Framed as a thriller, this very contemporary movie about a marriage in trouble daringly, carefully asks questions about the role of women in a male-dominated, religious-dominated society. And Farhadi’s acceptance speech, while hard to understand since English isn’t his primary language, seemed to be a call for understanding, peace and cultural tolerance, as well as to ask that we all separate politics from the social/cultural realm. It seemed to be directed at Iranian authorities as much as anyone else, and the New York Times said the Iranian news agencies had trouble reporting it in a way that would curry its government’s favor. And indeed, the Iranian government has spun the win as a victory over Israel.
That’s because one of the other finalists, Joseph Cedar’s Footnote, also a family drama, is an Israeli film. The Academy on Saturday sponsored an annual symposium for its foreign-film nominees, and it was something that Farhadi would dare appear at the event with Cedar. (He still had to be careful about seeming to be too friendly to him.) Further, one Jewish website (www.jta.org) reported that Farhadi backstage at the Oscars praised the director of another foreign-language nominee — Agnieszka Holland’s Polish drama In Darkness, about Jews hiding from Nazis in Lvov, Poland, during the Holocaust. If true that’s pretty gutsy for him, considering Iran’s political leadership denies the Holocaust happened.
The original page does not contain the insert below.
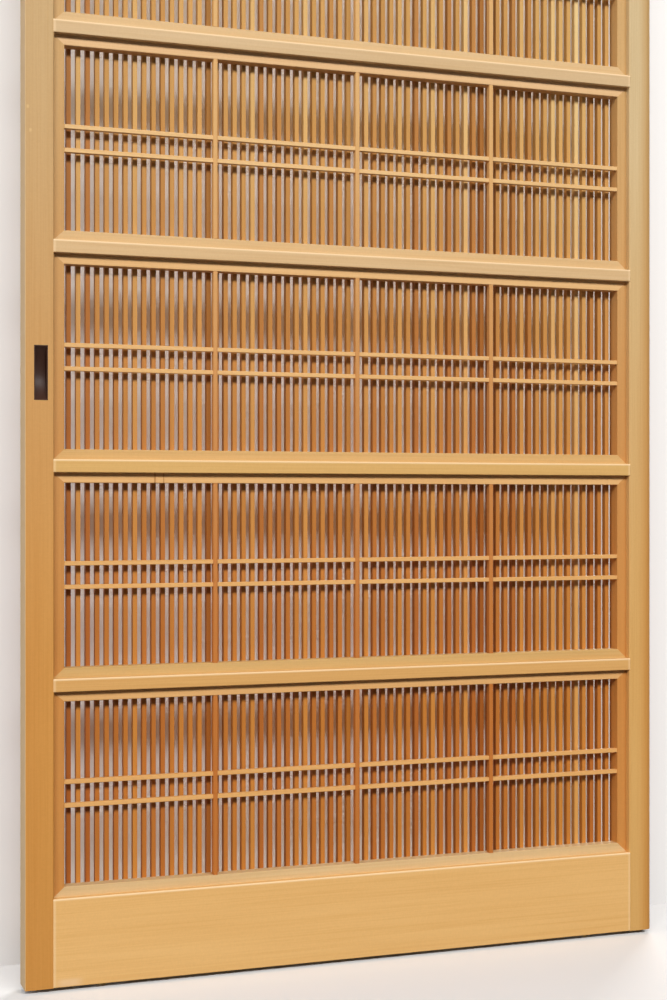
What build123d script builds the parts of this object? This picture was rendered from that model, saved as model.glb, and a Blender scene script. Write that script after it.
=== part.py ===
from build123d import *
import os

# Slatted lattice sliding screen, in millimetres.
# X runs to the right, Y from front to back and Z up. The origin is on the sill, midway
# between the stiles and midway through the thickness. The front faces -Y.

# Whole screen
screen_w = 873.0
screen_h = 1757.0
thickness = 36.0
panels = 6

# Stiles
stile_w = 36.0
stile_arris = 1.6
outer_arris = 0.8
outer_round_r = 10.0

# Rails
bottom_rail_h = 109.0
top_rail_h = 43.4
mid_rail_h = 16.4
mid_rail_t = 26.0
rail_round_r = 1.2

# Tenons and the tongue along the head
tenon_len = 18.0
frame_tenon_t = 12.0
bottom_tenon_h = 30.0
bottom_tenon_inset = 14.0
top_tenon_h = 16.0
mid_tenon_t = 9.0
mid_tenon_h = 10.4
tongue_h = 15.0
tongue_t = 18.0

# Inner frames, with the bars and muntins inside them
strip_recess = 9.0
side_strip_w = 14.0
cross_strip_h = 12.6
strip_arris = 0.6
muntins = 3
muntin_w = 5.6
muntin_t = 8.3
bar_h = 5.4
bar_recess = 1.2
bar_spacing = 29.2
bar_arris = 0.4
stub_len = 4.0
stub_recess = 2.0

# Slats
slats_by_bay = (17, 16, 16, 17)
bay_shifts = (1.1, -0.3, 0.5, 0.2)
slat_w = 5.5
slat_t = 8.7
slat_lap = 30.0

# Flush pull in the left stile
pull_w = 17.0
pull_h = 67.5
pull_t = 16.0
pull_rim = 1.2
pull_scoop = 13.0
pull_inset = 7.9
pull_height = 755.0

# Door wheels under the bottom rail
wheel_r = 13.0
wheel_w = 6.6
wheel_out = 5.5
wheel_inset = 62.0
wheel_room = 1.6
cheek_gap = 0.4
bore_clearance = 0.05
axle_r = 2.0
axle_seat_clearance = 0.02
steel_t = 1.4
flange_len = 17.0
flange_w = 15.0
screw_r = 1.5
screw_len = 16.0
screw_head_r = 3.2
screw_clearance = 0.05

# Places worked out from the sizes above
front = -thickness / 2
back = thickness / 2
foot = wheel_out
head = foot + screen_h
inner_x = screen_w / 2 - stile_w
opening_x = inner_x - side_strip_w
lattice_front = front + strip_recess
lattice_back = lattice_front + muntin_t
lap_y = lattice_front + muntin_t / 2
slat_front = front + mid_rail_t
field_bottom = foot + bottom_rail_h
field_top = head - top_rail_h
pitch = (field_top - field_bottom + mid_rail_h) / panels
panel_h = pitch - mid_rail_h
bay_w = 2 * opening_x / (muntins + 1)
slats = sum(slats_by_bay)
slat_gap = (2 * inner_x - slats * slat_w) / (slats + 1)


def block(x0, x1, y0, y1, z0, z1):
    """A block between two opposite corners."""
    middle = ((x0 + x1) / 2, (y0 + y1) / 2, (z0 + z1) / 2)
    return Pos(*middle) * Box(x1 - x0, y1 - y0, z1 - z0)


def broken_edges(bar, direction, arris):
    """A bar with the two long edges of its front broken by an arris."""
    return chamfer(bar.edges().filter_by(direction).group_by(Axis.Y)[0], arris)


def panel_bottom(number):
    """Height of the foot of panel 1, 2 and so on, counted from the bottom."""
    return field_bottom + (number - 1) * pitch


def rail_bottom(number):
    """Height of the underside of the mid rail above a panel."""
    return panel_bottom(number) + panel_h


# Tenons: each one is added to its rail and cut out of its stile, so the two always fit.
# Side -1 is the left stile and side 1 the right one.
def tenon(side, middle_y, tenon_t, z, tenon_h):
    x0, x1 = sorted((side * inner_x, side * (inner_x + tenon_len)))
    return block(x0, x1, middle_y - tenon_t / 2, middle_y + tenon_t / 2, z, z + tenon_h)


def bottom_rail_tenons(side):
    low = foot + bottom_tenon_inset
    high = field_bottom - bottom_tenon_inset - bottom_tenon_h
    return [tenon(side, 0, frame_tenon_t, z, bottom_tenon_h) for z in (low, high)]


def top_rail_tenons(side):
    z = (field_top + head - tongue_h - top_tenon_h) / 2
    return [tenon(side, 0, frame_tenon_t, z, top_tenon_h)]


def mid_rail_tenons(side, number):
    z = rail_bottom(number) + (mid_rail_h - mid_tenon_h) / 2
    return [tenon(side, front + mid_rail_t / 2, mid_tenon_t, z, mid_tenon_h)]


def all_tenons(side):
    tenons = bottom_rail_tenons(side) + top_rail_tenons(side)
    for number in range(1, panels):
        tenons += mid_rail_tenons(side, number)
    return tenons


def head_rebates():
    """The wood taken off in front of and behind the tongue, across the whole head."""
    x = screen_w / 2
    z = head - tongue_h
    return [
        block(-x, x, front, -tongue_t / 2, z, head),
        block(-x, x, tongue_t / 2, back, z, head),
    ]


# Flush pull: a block let into the left stile and hollowed by a round cutter, so that the
# hollow is deep in the middle and runs out to nothing at both ends.
pull_x = -inner_x - pull_inset - pull_w / 2
pull_z = foot + pull_height


def pull_block():
    return block(
        pull_x - pull_w / 2, pull_x + pull_w / 2,
        front, front + pull_t,
        pull_z - pull_h / 2, pull_z + pull_h / 2,
    )


def flush_pull():
    half_chord = pull_h / 2 - pull_rim
    cutter_r = (half_chord ** 2 + pull_scoop ** 2) / (2 * pull_scoop)
    cutter = Rot(0, 90, 0) * Cylinder(cutter_r, pull_w - 2 * pull_rim)
    return pull_block() - Pos(pull_x, front + pull_scoop - cutter_r, pull_z) * cutter


# Stiles: full height. The inner edges have an arris, and the rails are scribed over it at
# the front. The outer edges are nearly square on the left stile, rounded on the right one.
def stile_plan(side):
    """Section of a stile seen from above, with only its inner edges broken."""
    plan = Pos(side * (inner_x + stile_w / 2), 0) * Rectangle(stile_w, thickness)
    inner_corners = plan.vertices().group_by(Axis.X)[0 if side > 0 else -1]
    return chamfer(inner_corners, stile_arris)


def stile(side, plan):
    return extrude(Pos(0, 0, foot) * plan, screen_h) - all_tenons(side) - head_rebates()


def left_stile():
    plan = stile_plan(-1)
    plan = chamfer(plan.vertices().group_by(Axis.X)[0], outer_arris)
    return stile(-1, plan) - pull_block()


def right_stile():
    plan = stile_plan(1)
    plan = fillet(plan.vertices().group_by(Axis.X)[-1], outer_round_r)
    return stile(1, plan)


stile_blanks = [extrude(Pos(0, 0, foot) * stile_plan(side), screen_h) for side in (-1, 1)]


# Slats: full height behind the mid rails and the inner frames. Each end is let into its
# own housing, which is open at the back of the top or bottom rail. They divide the width
# between the stiles evenly, so the first and the last one hide behind the side strips.
# They were spaced by hand: bay_shifts says how far those of each bay sit to the right.
def bay_slats(bay, slat_back):
    first = sum(slats_by_bay[:bay])
    blocks = []
    for number in range(first, first + slats_by_bay[bay]):
        x = number * (slat_w + slat_gap) + slat_gap - inner_x + bay_shifts[bay]
        z0 = field_bottom - slat_lap
        z1 = field_top + slat_lap
        blocks.append(block(x, x + slat_w, slat_front, slat_back, z0, z1))
    return blocks


bays = range(len(slats_by_bay))
slat_housings = [housing for bay in bays for housing in bay_slats(bay, back)]


# Rails: the front edges are rounded all round, and the ends lap the arris of the stiles
def rail_blank(rail_back, z0, z1):
    x = inner_x + stile_arris
    blank = block(-x, x, front, rail_back, z0, z1)
    blank = fillet(blank.faces().sort_by(Axis.Y)[0].edges(), rail_round_r)
    return blank - stile_blanks


def mid_rail(number):
    z = rail_bottom(number)
    rail = rail_blank(slat_front, z, z + mid_rail_h)
    return rail + mid_rail_tenons(-1, number) + mid_rail_tenons(1, number)


def top_rail():
    rail = rail_blank(back, field_top, head) + top_rail_tenons(-1) + top_rail_tenons(1)
    return rail - head_rebates() - slat_housings


def bottom_rail():
    rail = rail_blank(back, foot, field_bottom)
    for side in (-1, 1):
        rail = rail + bottom_rail_tenons(side)
        rail = rail - wheel_pocket(side) - wheel_screws(side, screw_clearance)
    return rail - slat_housings


# Bars and muntins: half-lapped where they cross, the muntin in front and its face flush
# with the inner frame. They end in stubs, in blind mortises in the inner frame.
def muntin_blank(number, column):
    x0 = (column + 1) * bay_w - opening_x - muntin_w / 2
    x1 = x0 + muntin_w
    z0 = panel_bottom(number) + cross_strip_h
    z1 = rail_bottom(number) - cross_strip_h
    face = block(x0, x1, lattice_front, lattice_back, z0, z1)
    stub_front = lattice_front + stub_recess
    return face + block(x0, x1, stub_front, lattice_back, z0 - stub_len, z1 + stub_len)


def bar_blank(number, row):
    x = opening_x + stub_len
    z = panel_bottom(number) + panel_h / 2 + (row - 0.5) * bar_spacing
    bar_front = lattice_front + bar_recess
    return block(-x, x, bar_front, lattice_back, z - bar_h / 2, z + bar_h / 2)


def panel_muntins(number):
    return [muntin_blank(number, column) for column in range(muntins)]


def panel_bars(number):
    return [bar_blank(number, row) for row in range(2)]


def layer(number, y0, y1):
    """All that lies between two depths in one panel."""
    return block(-inner_x, inner_x, y0, y1, panel_bottom(number), rail_bottom(number))


def muntin(number, column):
    blank = broken_edges(muntin_blank(number, column), Axis.Z, bar_arris)
    back_layer = layer(number, lap_y, lattice_back)
    return blank - [bar & back_layer for bar in panel_bars(number)]


def cross_bar(number, row):
    blank = broken_edges(bar_blank(number, row), Axis.X, bar_arris)
    front_layer = layer(number, lattice_front, lap_y)
    return blank - [upright & front_layer for upright in panel_muntins(number)]


# Inner frames: four flat strips to a panel, mitred at the corners
strip_names = ("bottom_strip", "right_strip", "top_strip", "left_strip")


def corners(x, z0, z1):
    return [(-x, z0), (x, z0), (x, z1), (-x, z1)]


def frame_strip(number, place):
    z0 = panel_bottom(number)
    z1 = rail_bottom(number)
    outer = corners(inner_x, z0, z1)
    inner = corners(opening_x, z0 + cross_strip_h, z1 - cross_strip_h)
    after = (place + 1) % len(strip_names)
    outline = Polygon(outer[place], outer[after], inner[after], inner[place], align=None)
    strip = extrude(Plane.XZ.offset(-slat_front) * outline, mid_rail_t - strip_recess)
    inner_edge = strip.edges().group_by(Axis.Y)[0].sort_by(SortBy.LENGTH)[-2]
    strip = chamfer(inner_edge, strip_arris)
    return strip - panel_muntins(number) - panel_bars(number)


# Door wheels: a folded steel housing let in flush with the underside of the rail, with a
# flat-rimmed wheel on an axle that is pressed into its cheeks and dressed flush.
cage_x = wheel_r + wheel_room
cage_y = wheel_w / 2 + cheek_gap
cheek_y = cage_y + steel_t
cage_top = 2 * wheel_r + wheel_room
flange_x = cage_x + steel_t + flange_len


def wheel_x(side):
    return side * (inner_x - wheel_inset)


def flange(side):
    x = wheel_x(side)
    return block(x - flange_x, x + flange_x, -flange_w / 2, flange_w / 2, foot, foot + steel_t)


def cage(side):
    x = wheel_x(side)
    half_x = cage_x + steel_t
    return block(x - half_x, x + half_x, -cheek_y, cheek_y, foot, cage_top + steel_t)


def wheel_pocket(side):
    """The room cut in the rail for a housing."""
    return [flange(side), cage(side)]


def axle(side, clearance=0):
    pin = Rot(90, 0, 0) * Cylinder(axle_r + clearance, 2 * cheek_y)
    return Pos(wheel_x(side), 0, wheel_r) * pin


def wheel_housing(side):
    x = wheel_x(side)
    room = block(x - cage_x, x + cage_x, -cage_y, cage_y, foot, cage_top)
    housing = flange(side) + cage(side) - room
    return housing - axle(side, axle_seat_clearance) - wheel_screws(side, screw_clearance)


def wheel(side):
    disc = Cylinder(wheel_r, wheel_w) - Cylinder(axle_r + bore_clearance, wheel_w)
    return Pos(wheel_x(side), 0, wheel_r) * Rot(90, 0, 0) * disc


def wheel_screws(side, clearance):
    """The two screws of a housing, or with a clearance the holes that they sit in.

    Each head is countersunk through the whole thickness of the housing's flange.
    """
    r = screw_r + clearance
    outline = Polygon(
        (0, 0), (screw_head_r + clearance, 0), (r, steel_t),
        (r, screw_len + clearance), (0, screw_len + clearance),
        align=None,
    )
    screw = revolve(Plane.XZ * outline, Axis.Z)
    offset = flange_x - flange_len / 2
    return [Pos(wheel_x(side) + end * offset, 0, foot) * screw for end in (-1, 1)]


# Every piece by name; like pieces that share a name are separate solids
nodes = {
    "left_stile": left_stile(),
    "right_stile": right_stile(),
    "bottom_rail": bottom_rail(),
    "top_rail": top_rail(),
    "flush_pull": flush_pull(),
    "wheel_screws": wheel_screws(-1, 0) + wheel_screws(1, 0),
}
for number in range(1, panels):
    nodes[f"mid_rail_{number}"] = mid_rail(number)
for number in range(1, panels + 1):
    nodes[f"lower_bar_{number}"] = cross_bar(number, 0)
    nodes[f"upper_bar_{number}"] = cross_bar(number, 1)
    for place, name in enumerate(strip_names):
        nodes[f"{name}_{number}"] = frame_strip(number, place)
for column in range(muntins):
    nodes[f"muntins_{column + 1}"] = [muntin(number, column) for number in range(1, panels + 1)]
for bay in bays:
    nodes[f"slats_bay_{bay + 1}"] = bay_slats(bay, slat_front + slat_t)
for side, hand in ((-1, "left"), (1, "right")):
    nodes[f"{hand}_wheel_housing"] = wheel_housing(side)
    nodes[f"{hand}_wheel_axle"] = axle(side)
    nodes[f"{hand}_wheel"] = wheel(side)

os.makedirs("parts", exist_ok=True)
for name, shape in nodes.items():
    if isinstance(shape, list):
        shape = Compound(children=shape)
    export_step(shape, f"parts/{name}.step")
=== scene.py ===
import math

import bpy
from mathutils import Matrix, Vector


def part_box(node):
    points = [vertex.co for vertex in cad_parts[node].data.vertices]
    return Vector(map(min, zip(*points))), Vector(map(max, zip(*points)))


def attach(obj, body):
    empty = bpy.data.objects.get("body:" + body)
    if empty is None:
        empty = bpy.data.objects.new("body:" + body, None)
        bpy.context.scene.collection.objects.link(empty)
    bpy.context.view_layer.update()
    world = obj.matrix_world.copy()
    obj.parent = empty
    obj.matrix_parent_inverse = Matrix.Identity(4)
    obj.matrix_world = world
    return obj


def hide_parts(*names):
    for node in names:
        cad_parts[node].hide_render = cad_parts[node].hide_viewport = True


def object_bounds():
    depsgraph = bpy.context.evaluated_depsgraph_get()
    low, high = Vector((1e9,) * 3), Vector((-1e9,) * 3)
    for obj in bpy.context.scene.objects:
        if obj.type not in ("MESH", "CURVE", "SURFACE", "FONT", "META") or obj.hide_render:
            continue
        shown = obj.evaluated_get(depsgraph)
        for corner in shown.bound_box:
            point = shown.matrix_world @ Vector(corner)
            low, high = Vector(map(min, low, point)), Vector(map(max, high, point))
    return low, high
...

This is exciting, relevant stuff — certainly more substantial than whatever a costumed Cohen does to Ryan Seacrest on the red carpet. But why can’t the Academy do more to let the television-watching public in on the stories behind these films. And if that helps A Separation, In Darkness, Footnote, Bullhead or the fifth nominee, Canada’s Monsieur Lazhar (about an Algerian refugee in Montreal) attract a bigger audience as they start to “go wide” theatrically, we’re all better for it.
And, who knows, if it works for the Oscars, maybe the Grammys can follow suit and have a separate telecast for some of the musical categories it’s now abandoned on its main show.